* **AIM**
Starting at the line containing "Keep writing the three.js", please quote every line up to and including the line containing "self.count = 0", exactly, and nothing beyond.

** Start of SOURCE RECORDS **

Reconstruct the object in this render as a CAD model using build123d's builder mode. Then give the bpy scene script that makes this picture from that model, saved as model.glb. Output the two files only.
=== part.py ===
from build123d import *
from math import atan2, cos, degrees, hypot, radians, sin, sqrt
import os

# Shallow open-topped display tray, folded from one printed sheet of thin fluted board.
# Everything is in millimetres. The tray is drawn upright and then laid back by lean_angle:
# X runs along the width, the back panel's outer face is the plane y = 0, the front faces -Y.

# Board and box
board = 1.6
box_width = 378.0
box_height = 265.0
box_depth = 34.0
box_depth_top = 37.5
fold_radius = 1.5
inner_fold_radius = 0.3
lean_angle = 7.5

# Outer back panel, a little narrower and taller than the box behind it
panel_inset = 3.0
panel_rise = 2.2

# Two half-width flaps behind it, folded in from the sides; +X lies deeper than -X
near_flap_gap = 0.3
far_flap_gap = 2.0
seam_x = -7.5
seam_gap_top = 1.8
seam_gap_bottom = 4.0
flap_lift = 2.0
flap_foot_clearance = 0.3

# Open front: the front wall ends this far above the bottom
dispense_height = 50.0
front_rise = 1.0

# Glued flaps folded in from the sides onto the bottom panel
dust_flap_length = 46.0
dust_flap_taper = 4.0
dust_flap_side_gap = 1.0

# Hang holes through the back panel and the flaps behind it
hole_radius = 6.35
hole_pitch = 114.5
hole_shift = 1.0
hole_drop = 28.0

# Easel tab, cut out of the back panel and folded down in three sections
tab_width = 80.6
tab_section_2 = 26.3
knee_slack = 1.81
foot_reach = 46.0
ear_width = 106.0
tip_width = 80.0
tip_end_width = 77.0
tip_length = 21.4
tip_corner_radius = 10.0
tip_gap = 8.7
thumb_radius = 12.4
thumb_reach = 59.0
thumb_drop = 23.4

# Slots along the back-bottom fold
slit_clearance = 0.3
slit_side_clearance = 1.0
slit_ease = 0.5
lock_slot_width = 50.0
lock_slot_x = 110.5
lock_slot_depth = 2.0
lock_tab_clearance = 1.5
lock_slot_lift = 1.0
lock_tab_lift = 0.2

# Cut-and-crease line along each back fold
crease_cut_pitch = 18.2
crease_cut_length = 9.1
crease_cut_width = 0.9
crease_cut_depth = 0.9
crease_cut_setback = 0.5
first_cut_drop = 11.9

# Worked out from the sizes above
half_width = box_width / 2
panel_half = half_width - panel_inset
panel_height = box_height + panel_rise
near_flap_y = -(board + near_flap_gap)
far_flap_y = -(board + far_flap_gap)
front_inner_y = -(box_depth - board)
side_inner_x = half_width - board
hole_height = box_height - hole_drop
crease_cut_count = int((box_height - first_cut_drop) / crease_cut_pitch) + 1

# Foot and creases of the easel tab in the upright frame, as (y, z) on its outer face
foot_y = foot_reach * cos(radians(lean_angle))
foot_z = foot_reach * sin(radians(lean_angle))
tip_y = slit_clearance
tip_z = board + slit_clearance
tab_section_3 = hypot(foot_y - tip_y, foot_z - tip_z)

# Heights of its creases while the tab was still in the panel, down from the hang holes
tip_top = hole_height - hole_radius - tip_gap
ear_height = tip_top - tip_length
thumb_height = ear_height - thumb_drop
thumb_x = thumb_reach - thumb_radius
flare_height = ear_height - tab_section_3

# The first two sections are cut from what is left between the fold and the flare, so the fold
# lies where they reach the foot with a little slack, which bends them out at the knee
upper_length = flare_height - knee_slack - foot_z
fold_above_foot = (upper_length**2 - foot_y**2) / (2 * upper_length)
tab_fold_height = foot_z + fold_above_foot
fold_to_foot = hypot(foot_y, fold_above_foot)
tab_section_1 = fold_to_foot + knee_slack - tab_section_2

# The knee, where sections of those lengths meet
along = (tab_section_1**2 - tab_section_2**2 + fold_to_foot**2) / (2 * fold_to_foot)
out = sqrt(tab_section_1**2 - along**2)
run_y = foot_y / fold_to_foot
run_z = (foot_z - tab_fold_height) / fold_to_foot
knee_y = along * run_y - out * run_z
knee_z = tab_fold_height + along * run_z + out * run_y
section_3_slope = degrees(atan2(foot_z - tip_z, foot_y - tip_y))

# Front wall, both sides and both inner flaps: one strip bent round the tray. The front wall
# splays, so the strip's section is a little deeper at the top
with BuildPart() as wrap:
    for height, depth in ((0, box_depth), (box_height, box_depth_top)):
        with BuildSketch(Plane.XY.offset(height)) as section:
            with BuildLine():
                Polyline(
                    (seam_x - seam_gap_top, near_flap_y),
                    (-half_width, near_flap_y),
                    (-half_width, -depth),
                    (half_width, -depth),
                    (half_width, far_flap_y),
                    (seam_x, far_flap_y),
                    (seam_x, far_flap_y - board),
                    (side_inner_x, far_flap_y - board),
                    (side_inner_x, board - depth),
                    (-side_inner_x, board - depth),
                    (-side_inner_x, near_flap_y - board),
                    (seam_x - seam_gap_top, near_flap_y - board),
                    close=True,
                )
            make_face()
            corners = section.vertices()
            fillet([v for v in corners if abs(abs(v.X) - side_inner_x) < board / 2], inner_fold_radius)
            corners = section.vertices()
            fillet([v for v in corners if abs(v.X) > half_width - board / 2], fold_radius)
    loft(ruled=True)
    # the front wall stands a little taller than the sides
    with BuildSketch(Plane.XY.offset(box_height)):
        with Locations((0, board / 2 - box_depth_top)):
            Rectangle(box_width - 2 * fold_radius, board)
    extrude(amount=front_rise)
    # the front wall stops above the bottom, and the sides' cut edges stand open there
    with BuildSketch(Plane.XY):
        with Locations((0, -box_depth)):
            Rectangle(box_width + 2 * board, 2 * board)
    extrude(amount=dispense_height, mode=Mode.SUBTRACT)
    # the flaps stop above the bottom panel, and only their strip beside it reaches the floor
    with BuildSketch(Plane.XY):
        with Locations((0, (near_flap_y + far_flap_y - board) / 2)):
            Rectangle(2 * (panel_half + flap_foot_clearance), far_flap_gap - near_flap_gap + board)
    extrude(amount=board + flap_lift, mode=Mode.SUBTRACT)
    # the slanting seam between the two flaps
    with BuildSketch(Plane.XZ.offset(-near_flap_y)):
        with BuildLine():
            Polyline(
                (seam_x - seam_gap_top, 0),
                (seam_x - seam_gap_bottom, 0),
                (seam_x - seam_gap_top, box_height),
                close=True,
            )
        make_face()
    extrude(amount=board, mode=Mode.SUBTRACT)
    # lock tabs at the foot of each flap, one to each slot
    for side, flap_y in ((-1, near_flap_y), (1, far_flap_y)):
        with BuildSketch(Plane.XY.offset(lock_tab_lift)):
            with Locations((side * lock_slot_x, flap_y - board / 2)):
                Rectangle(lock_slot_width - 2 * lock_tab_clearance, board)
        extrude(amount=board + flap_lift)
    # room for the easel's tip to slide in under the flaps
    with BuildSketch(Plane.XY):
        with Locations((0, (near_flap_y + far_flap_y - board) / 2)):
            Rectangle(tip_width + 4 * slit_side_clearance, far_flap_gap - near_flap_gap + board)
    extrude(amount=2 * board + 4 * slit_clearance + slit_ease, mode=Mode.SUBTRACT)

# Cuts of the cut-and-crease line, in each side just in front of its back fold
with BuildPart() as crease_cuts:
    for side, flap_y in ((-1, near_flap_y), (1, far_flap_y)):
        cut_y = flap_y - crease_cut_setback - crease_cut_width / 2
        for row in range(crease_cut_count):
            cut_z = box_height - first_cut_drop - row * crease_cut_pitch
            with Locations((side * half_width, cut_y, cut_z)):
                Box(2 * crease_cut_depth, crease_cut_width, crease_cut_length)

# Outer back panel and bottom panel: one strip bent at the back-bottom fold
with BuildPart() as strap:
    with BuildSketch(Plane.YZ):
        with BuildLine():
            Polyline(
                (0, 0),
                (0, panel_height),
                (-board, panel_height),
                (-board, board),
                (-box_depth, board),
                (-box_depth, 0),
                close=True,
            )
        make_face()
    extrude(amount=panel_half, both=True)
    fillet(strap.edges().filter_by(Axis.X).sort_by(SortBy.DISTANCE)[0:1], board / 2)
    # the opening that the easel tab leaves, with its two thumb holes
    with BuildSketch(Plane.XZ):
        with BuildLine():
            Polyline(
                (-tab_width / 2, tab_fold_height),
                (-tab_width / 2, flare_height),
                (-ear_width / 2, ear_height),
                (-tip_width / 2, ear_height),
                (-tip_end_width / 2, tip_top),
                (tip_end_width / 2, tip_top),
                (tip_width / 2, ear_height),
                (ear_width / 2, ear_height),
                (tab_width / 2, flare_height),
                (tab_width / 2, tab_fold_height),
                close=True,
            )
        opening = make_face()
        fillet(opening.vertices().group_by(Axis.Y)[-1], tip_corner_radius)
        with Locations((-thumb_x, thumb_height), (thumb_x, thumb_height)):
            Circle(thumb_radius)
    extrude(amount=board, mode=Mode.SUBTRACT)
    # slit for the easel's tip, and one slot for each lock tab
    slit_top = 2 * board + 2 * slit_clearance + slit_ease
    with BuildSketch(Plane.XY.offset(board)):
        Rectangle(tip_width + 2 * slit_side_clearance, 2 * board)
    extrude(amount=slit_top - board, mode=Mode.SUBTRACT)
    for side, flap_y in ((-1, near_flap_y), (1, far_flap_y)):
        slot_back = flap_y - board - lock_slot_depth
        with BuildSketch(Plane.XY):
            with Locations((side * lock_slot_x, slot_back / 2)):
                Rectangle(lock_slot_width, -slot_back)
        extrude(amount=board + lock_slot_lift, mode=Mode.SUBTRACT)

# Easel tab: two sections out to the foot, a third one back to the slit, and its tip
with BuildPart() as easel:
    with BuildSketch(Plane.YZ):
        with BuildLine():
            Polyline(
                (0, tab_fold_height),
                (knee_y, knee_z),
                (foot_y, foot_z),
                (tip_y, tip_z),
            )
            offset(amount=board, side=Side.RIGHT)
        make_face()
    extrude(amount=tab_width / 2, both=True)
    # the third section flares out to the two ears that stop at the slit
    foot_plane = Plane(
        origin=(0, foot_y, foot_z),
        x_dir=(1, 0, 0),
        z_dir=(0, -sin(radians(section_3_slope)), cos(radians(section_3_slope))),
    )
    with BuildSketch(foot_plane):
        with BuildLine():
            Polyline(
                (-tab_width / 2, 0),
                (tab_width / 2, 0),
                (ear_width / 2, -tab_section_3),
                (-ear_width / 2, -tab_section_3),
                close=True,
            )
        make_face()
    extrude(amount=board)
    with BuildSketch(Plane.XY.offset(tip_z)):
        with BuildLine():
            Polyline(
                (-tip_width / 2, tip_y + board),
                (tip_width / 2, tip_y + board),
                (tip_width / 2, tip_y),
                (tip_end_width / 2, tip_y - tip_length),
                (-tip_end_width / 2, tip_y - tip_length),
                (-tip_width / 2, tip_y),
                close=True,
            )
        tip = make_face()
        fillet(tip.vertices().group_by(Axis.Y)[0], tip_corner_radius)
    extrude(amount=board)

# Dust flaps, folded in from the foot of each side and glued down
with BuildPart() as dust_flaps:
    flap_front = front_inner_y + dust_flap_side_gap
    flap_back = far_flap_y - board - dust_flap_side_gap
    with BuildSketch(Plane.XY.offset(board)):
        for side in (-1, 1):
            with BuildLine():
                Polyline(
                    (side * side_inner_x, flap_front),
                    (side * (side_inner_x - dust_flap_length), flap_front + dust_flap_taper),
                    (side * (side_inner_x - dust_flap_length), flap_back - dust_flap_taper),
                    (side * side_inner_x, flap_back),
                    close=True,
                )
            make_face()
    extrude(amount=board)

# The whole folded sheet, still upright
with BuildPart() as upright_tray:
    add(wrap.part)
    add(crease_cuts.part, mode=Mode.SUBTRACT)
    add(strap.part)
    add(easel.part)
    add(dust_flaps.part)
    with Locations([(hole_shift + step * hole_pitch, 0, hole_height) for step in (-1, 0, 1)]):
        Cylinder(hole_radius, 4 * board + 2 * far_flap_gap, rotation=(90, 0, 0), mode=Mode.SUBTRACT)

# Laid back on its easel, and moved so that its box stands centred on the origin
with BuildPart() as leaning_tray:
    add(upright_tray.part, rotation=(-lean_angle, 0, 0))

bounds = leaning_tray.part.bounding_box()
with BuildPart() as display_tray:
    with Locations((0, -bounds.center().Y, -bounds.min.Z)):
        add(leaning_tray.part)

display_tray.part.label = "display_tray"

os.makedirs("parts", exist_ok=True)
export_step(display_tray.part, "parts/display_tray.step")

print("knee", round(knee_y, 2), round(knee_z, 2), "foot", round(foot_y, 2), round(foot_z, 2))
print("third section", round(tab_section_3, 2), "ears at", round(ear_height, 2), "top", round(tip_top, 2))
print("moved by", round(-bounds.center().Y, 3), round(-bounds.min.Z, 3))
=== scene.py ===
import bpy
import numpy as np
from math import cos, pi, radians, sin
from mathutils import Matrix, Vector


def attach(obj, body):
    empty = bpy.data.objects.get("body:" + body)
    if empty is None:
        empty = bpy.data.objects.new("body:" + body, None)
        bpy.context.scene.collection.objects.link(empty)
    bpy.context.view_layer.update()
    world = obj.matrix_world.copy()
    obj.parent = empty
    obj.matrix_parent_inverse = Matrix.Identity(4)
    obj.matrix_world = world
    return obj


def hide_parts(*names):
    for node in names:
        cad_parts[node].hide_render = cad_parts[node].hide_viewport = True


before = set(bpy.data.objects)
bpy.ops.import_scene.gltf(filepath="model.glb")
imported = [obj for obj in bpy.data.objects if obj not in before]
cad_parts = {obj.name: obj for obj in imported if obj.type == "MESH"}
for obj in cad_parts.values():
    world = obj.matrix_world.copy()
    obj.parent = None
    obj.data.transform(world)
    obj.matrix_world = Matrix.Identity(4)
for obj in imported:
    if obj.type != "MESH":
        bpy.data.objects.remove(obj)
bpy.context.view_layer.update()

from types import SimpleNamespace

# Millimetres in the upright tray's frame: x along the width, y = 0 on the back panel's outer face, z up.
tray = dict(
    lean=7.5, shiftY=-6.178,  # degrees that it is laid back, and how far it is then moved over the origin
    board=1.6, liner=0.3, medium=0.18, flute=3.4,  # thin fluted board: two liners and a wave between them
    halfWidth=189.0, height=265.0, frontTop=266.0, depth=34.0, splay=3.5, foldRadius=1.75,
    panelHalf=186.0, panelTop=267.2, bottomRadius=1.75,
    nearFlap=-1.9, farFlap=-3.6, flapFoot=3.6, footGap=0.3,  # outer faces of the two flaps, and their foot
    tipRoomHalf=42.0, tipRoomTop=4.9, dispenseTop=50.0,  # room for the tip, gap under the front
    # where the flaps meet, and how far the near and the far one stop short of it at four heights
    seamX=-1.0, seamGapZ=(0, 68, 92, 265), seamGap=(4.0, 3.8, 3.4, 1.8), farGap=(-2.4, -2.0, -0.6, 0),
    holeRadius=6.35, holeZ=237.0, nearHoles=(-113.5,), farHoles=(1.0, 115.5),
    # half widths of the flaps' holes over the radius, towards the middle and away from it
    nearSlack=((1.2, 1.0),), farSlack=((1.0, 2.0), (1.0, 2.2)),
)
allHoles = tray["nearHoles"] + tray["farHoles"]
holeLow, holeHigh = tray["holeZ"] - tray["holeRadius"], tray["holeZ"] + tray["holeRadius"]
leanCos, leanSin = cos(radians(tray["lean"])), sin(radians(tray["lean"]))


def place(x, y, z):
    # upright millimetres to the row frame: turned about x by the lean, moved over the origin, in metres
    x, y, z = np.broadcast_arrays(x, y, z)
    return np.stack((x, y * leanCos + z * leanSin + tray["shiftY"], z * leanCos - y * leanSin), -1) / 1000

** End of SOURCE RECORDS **
** Start of SOURCE RECORDS **

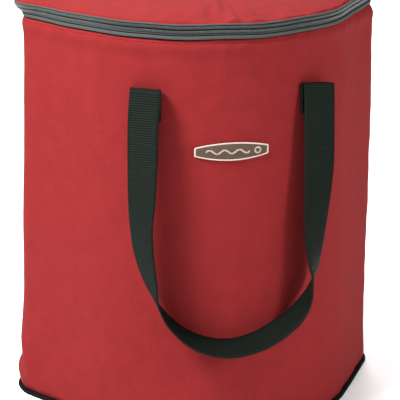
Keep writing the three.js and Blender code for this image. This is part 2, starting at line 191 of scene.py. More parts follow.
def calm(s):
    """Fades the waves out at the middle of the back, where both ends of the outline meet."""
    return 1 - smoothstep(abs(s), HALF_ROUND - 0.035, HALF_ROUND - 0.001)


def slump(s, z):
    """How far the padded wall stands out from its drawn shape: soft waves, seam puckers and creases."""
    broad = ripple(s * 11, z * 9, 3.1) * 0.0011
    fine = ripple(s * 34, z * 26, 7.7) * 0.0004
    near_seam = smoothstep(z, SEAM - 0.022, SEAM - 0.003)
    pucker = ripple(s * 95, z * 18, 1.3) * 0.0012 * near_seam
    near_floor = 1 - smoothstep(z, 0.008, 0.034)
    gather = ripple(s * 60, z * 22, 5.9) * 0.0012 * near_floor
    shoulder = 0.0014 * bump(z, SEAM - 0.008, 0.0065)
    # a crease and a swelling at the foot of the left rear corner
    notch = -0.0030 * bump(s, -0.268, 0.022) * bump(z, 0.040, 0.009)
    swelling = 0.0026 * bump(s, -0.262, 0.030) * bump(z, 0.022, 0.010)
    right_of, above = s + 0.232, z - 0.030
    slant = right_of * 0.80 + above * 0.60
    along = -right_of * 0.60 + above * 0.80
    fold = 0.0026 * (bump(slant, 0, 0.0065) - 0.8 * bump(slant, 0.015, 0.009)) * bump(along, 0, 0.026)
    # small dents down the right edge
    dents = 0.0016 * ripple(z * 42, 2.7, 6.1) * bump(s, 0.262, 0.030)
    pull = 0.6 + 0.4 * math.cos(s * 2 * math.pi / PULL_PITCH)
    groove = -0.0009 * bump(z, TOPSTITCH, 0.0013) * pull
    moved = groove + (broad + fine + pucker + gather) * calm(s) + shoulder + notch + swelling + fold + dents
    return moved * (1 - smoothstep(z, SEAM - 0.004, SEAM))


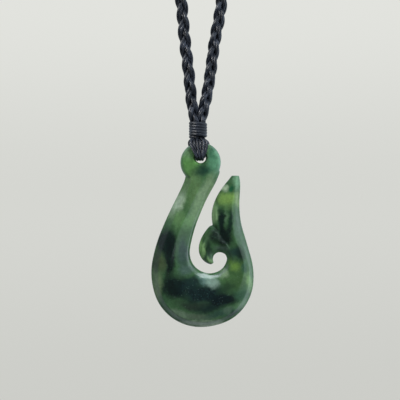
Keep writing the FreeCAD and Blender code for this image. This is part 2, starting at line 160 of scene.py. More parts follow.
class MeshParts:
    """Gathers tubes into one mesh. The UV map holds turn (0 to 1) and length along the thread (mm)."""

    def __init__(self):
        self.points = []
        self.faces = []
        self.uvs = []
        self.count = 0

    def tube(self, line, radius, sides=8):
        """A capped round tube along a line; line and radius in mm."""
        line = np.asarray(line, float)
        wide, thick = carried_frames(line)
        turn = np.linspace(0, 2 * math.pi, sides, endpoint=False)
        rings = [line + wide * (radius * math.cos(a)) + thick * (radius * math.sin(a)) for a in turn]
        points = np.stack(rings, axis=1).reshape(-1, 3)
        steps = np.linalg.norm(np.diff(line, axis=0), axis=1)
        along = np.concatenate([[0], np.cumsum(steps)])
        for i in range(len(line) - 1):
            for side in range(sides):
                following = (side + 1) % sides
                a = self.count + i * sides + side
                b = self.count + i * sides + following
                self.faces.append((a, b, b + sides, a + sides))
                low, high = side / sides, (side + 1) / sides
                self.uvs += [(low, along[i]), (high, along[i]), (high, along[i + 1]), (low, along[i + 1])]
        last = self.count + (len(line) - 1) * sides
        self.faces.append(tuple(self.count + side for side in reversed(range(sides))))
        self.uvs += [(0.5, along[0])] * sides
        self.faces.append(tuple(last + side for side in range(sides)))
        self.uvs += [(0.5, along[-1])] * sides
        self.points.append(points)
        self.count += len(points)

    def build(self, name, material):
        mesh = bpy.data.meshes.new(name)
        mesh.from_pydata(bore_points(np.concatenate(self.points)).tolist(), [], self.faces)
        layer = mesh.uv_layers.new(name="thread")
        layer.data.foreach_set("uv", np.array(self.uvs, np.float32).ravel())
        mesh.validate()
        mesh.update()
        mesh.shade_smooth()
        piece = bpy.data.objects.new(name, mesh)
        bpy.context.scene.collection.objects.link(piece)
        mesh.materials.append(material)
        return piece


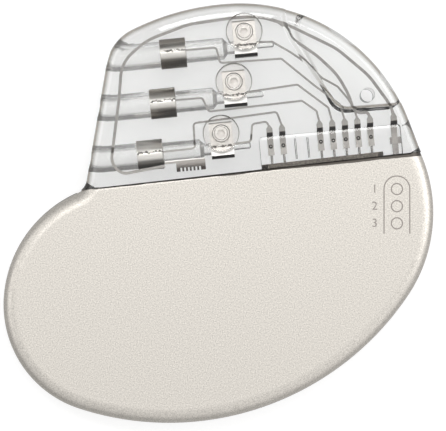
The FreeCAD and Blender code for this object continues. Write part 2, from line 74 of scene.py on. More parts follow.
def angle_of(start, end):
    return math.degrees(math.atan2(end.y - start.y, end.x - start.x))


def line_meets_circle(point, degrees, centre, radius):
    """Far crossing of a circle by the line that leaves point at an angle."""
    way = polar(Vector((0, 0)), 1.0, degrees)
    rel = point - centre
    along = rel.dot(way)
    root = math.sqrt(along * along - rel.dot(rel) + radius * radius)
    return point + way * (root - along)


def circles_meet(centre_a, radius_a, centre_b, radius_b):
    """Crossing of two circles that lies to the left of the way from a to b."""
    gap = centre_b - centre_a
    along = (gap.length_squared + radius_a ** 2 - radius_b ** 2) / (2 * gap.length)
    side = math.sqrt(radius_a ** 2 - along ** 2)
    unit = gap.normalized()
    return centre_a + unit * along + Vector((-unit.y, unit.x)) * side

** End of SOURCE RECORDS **

* **WRITTEN REPLY**
Keep writing the three.js and Blender code for this image. This is part 2, starting at line 191 of scene.py. More parts follow.
def calm(s):
    """Fades the waves out at the middle of the back, where both ends of the outline meet."""
    return 1 - smoothstep(abs(s), HALF_ROUND - 0.035, HALF_ROUND - 0.001)


def slump(s, z):
    """How far the padded wall stands out from its drawn shape: soft waves, seam puckers and creases."""
    broad = ripple(s * 11, z * 9, 3.1) * 0.0011
    fine = ripple(s * 34, z * 26, 7.7) * 0.0004
    near_seam = smoothstep(z, SEAM - 0.022, SEAM - 0.003)
    pucker = ripple(s * 95, z * 18, 1.3) * 0.0012 * near_seam
    near_floor = 1 - smoothstep(z, 0.008, 0.034)
    gather = ripple(s * 60, z * 22, 5.9) * 0.0012 * near_floor
    shoulder = 0.0014 * bump(z, SEAM - 0.008, 0.0065)
    # a crease and a swelling at the foot of the left rear corner
    notch = -0.0030 * bump(s, -0.268, 0.022) * bump(z, 0.040, 0.009)
    swelling = 0.0026 * bump(s, -0.262, 0.030) * bump(z, 0.022, 0.010)
    right_of, above = s + 0.232, z - 0.030
    slant = right_of * 0.80 + above * 0.60
    along = -right_of * 0.60 + above * 0.80
    fold = 0.0026 * (bump(slant, 0, 0.0065) - 0.8 * bump(slant, 0.015, 0.009)) * bump(along, 0, 0.026)
    # small dents down the right edge
    dents = 0.0016 * ripple(z * 42, 2.7, 6.1) * bump(s, 0.262, 0.030)
    pull = 0.6 + 0.4 * math.cos(s * 2 * math.pi / PULL_PITCH)
    groove = -0.0009 * bump(z, TOPSTITCH, 0.0013) * pull
    moved = groove + (broad + fine + pucker + gather) * calm(s) + shoulder + notch + swelling + fold + dents
    return moved * (1 - smoothstep(z, SEAM - 0.004, SEAM))


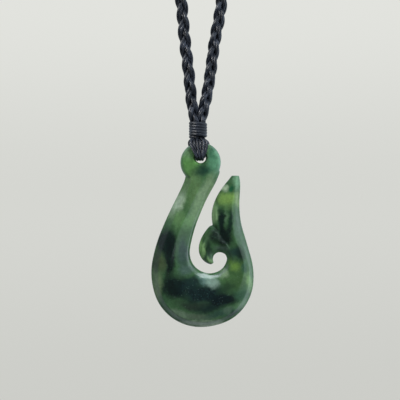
Keep writing the FreeCAD and Blender code for this image. This is part 2, starting at line 160 of scene.py. More parts follow.
class MeshParts:
    """Gathers tubes into one mesh. The UV map holds turn (0 to 1) and length along the thread (mm)."""

    def __init__(self):
        self.points = []
        self.faces = []
        self.uvs = []
        self.count = 0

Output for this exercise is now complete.